Former Virgin Australia CEO Paul Scurrah, who helped steer the airline out of administration in 2020 before Hrdlicka took the stick, had previously launched a “widebody fleet review” with the aim of replacing the A330 and B777 with a single aircraft type – either the Airbus A350 or the Boeing 787 – citing “significant cost savings available from next-generation aircraft.”

“We did a lot of work pre-administration on replacing both those aircraft types with a more efficient, newer version of a wide-body,” Scurrah elaborated at a media briefing in August 2020.

“We are having discussions with aircraft manufacturers but there's also going to be leasing opportunities for us, and it might be that we go straight to the end solution or we might have a temporary lease solution” he allowed at the time.


11 Jul 2014

Total posts 779

Common sense would be to only operate routes that make money 12 months of the year and use partnerships to fill the hole. Me being me I would even sell Qantas tickets on some routes if Qantas recognised the status of the passenger. 

Image a Velocity member flying Sydney to Auckland on QF metal may sound stupid but I'm sure a business case could be built for the ACCC, I've seen other examples where this has been allowed outside the airline industry.

Virgin Australia - Velocity Rewards

24 Jan 2018

Total posts 569

We've read of plans for Bain to exit V2 via a re-listing on the ASX.  Nup, no-one in Australia would buy that stock (neither retail nor wholesale investors).  Before Virgin resumes long haul I suspect it'll be the subject of a trade sale to an international carrier who'll benefit most from such a resumption (if done) under its ownership.  

24 Aug 2011

Total posts 1087

Given the huge amount of money Bain stands to make from a successful domestic franchise in the next few years, it may not be in a huge hurry to sell down.


11 Jul 2014

Total posts 779

@Reeves35 Private Equity firms are known for a quick buck and the rumour has it JH could pick up $20M - $50M on the sale of VA there not interested in long term profits trust me.

Qantas - Qantas Frequent Flyer

04 Nov 2017

Total posts 316

The only realistic partners equity-wise (at this stage) is either QR or UA.  

I don't think EY or SQ are going to bother equity wise again after losing billions on their previous attempts, and SIA's remaining investment in India is barely making money but still more than their previous loss making investments in Australia and elsewhere.

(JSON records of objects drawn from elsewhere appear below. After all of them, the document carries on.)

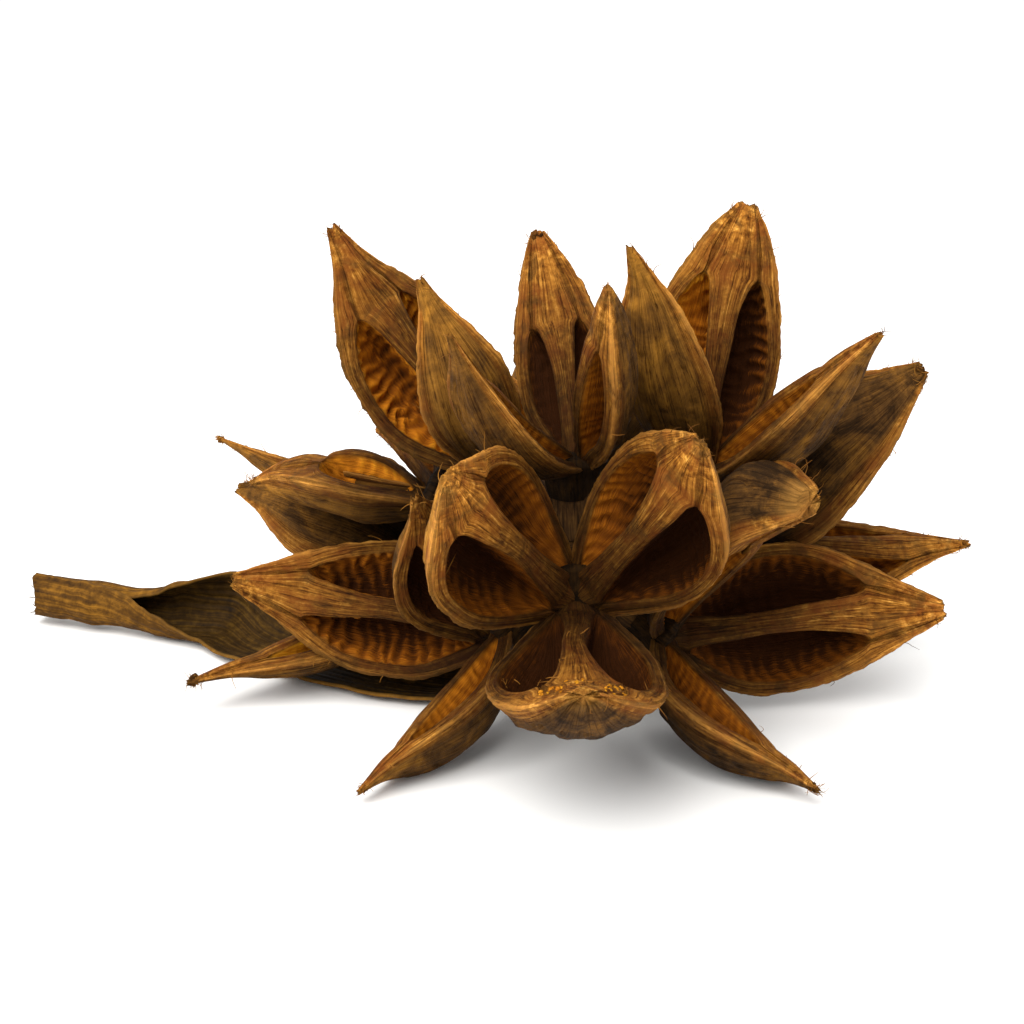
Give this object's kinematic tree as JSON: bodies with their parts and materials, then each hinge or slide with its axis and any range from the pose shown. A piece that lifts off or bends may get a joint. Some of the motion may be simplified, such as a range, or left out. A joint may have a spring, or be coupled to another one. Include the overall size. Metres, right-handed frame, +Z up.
{
  "type": "star pod",
  "caption": "Dried head of woody seed capsules, each split into a three-pointed star of ribbed valves, on a short cut stem with one rolled strap leaf. It rests on a table as decoration.",
  "frame": {"origin": "middle of the underside of the bounding box, on the surface that the head lies on", "axes": "+Z up; -Y towards the viewer that the open stars face; +X along the length, away from the leaf's rolled end"},
  "size_m": [0.342, 0.251, 0.1648],
  "materials": {
    "husk": "dry fibrous husk, matt, ochre to dark brown",
    "stem": "dry bark, matt, dark brown",
    "leaf": "dried leaf, matt, olive brown with parallel veins"
  },
  "bodies": {
    "root": {"capsule_front": "husk", "capsule_top_left": "husk", "capsule_top": "husk", "capsule_top_right": "husk", "capsule_right": "husk", "capsule_low_right": "husk", "capsule_low_left": "husk", "capsule_left": "husk", "capsule_far_left": "husk", "capsule_back": "husk", "stem": "stem", "leaf": "leaf"}
  },
  "joints": []
}
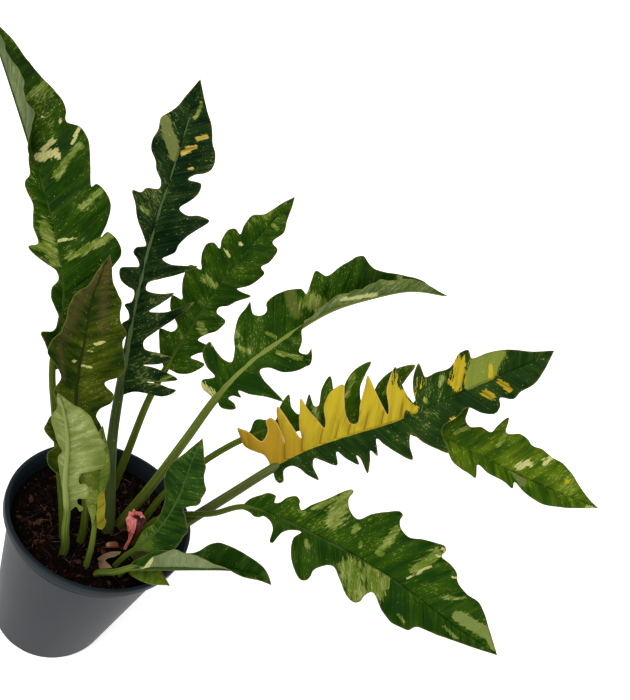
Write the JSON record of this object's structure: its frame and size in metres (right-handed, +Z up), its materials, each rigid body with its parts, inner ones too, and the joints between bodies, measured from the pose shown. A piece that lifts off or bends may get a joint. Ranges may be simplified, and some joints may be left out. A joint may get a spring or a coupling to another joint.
{
  "type": "potted_plant",
  "caption": "A ring of fire philodendron with saw-cut, marbled leaves of green, cream and yellow, in a round tapered blue-grey nursery pot filled with bark.",
  "frame": {"origin": "centre of the pot's flat foot, on the ground the pot stands on", "axes": "+Z up along the pot's axis, -Y towards the side that the picture shows, +X to the right of that view"},
  "size_m": [0.7809, 0.3572, 0.6231],
  "materials": {
    "pot": "satin",
    "soil": "rough",
    "rhizome": "rough",
    "brown_stub": "dry",
    "pink_sheath": "satin",
    "tan_sheath": "dry",
    "leaf_01": "satin",
    "leaf_02": "satin",
    "leaf_03": "satin",
    "leaf_05": "satin",
    "leaf_06": "satin",
    "leaf_07": "satin",
    "leaf_08": "satin",
    "leaf_09": "satin",
    "leaf_10": "satin",
    "leaf_11": "satin",
    "leaf_12": "satin",
    "leaf_13": "satin",
    "leaf_14": "satin"
  },
  "bodies": {
    "root": {"pot": "pot", "soil": "soil", "rhizome": "rhizome", "brown_stub": "brown_stub", "pink_sheath": "pink_sheath", "tan_sheath": "tan_sheath", "leaf_01": "leaf_01", "leaf_02": "leaf_02", "leaf_03": "leaf_03", "leaf_05": "leaf_05", "leaf_06": "leaf_06", "leaf_07": "leaf_07", "leaf_08": "leaf_08", "leaf_09": "leaf_09", "leaf_10": "leaf_10", "leaf_11": "leaf_11", "leaf_12": "leaf_12", "leaf_13": "leaf_13", "leaf_14": "leaf_14"}
  },
  "joints": []
}
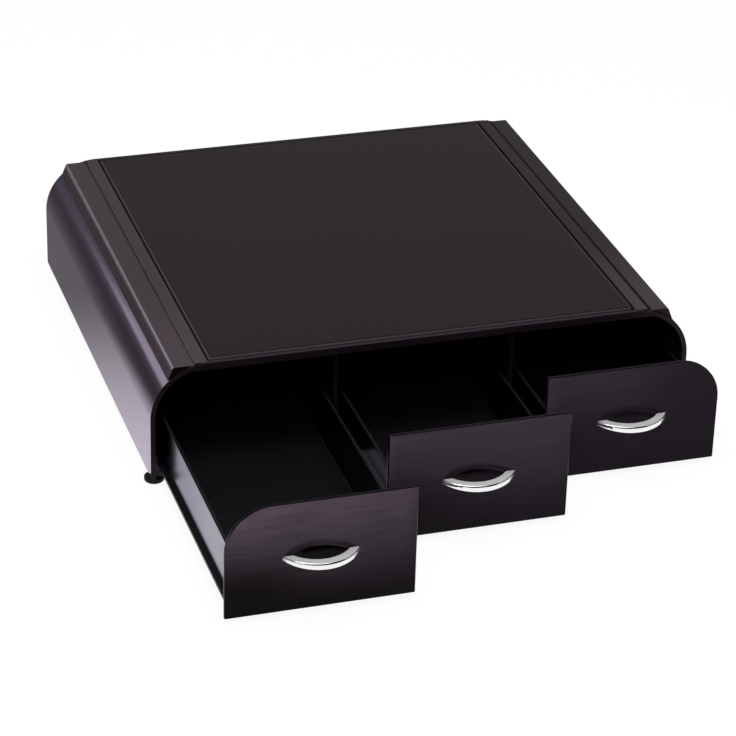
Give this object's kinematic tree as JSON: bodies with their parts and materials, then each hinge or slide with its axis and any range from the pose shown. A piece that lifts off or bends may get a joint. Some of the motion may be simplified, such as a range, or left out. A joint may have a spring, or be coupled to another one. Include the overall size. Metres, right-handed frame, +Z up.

I don't think Virgin will ever fly further than its 737s can manage. Much smarter for them to be a great domestic airline and add on a few short-range overseas routes like NZ and Bali. Leave the USA, Japan, Singapore and others to partner  airlines.


21 Jul 2011

Total posts 82

That WOULD be the smart thing to do, but history has a habit of repeating itself. 

Thai Airways International - Royal Orchid Plus

15 Jan 2013

Total posts 412

ANA with VA throwing in the domestic sectors to link up to Sydney makes the most sense for Japan or option B as bad as the connections are is flying to Singapore on Singapore Airlines and then onto Japan(Nagoya,Osaka and Tokyo)

21 Apr 2016

Total posts 24

So when is the NH partnership coming...? It was announced Jan 2020 with a Jul 2020 start date - obviously pushed back by the pandemic but strange to have no further updates considering Japanese tourism to Australia has been going for the past 6 months, and Australia tourism to Japan looks to come back in the next month or two.

British Airways - Executive Club

10 Apr 2015

Total posts 15

I know from what you’ve said in the article it’s incredibly unlikely, but I’d like nothing more than Virgin to return to the LAX route - the frankly sub-par service, food, wine and ‘you are privileged we have let you fly with us’ mentality Qantas has adopted out the back of the pandemic, while charging ever increasing fares. Bring back the 777, better seat (still), bar, happy staff - I’d switch in an instant. And I suspect many others would. Yes the Qantas first lounge is exceptional, but you spent your time on the plane, not the lounge.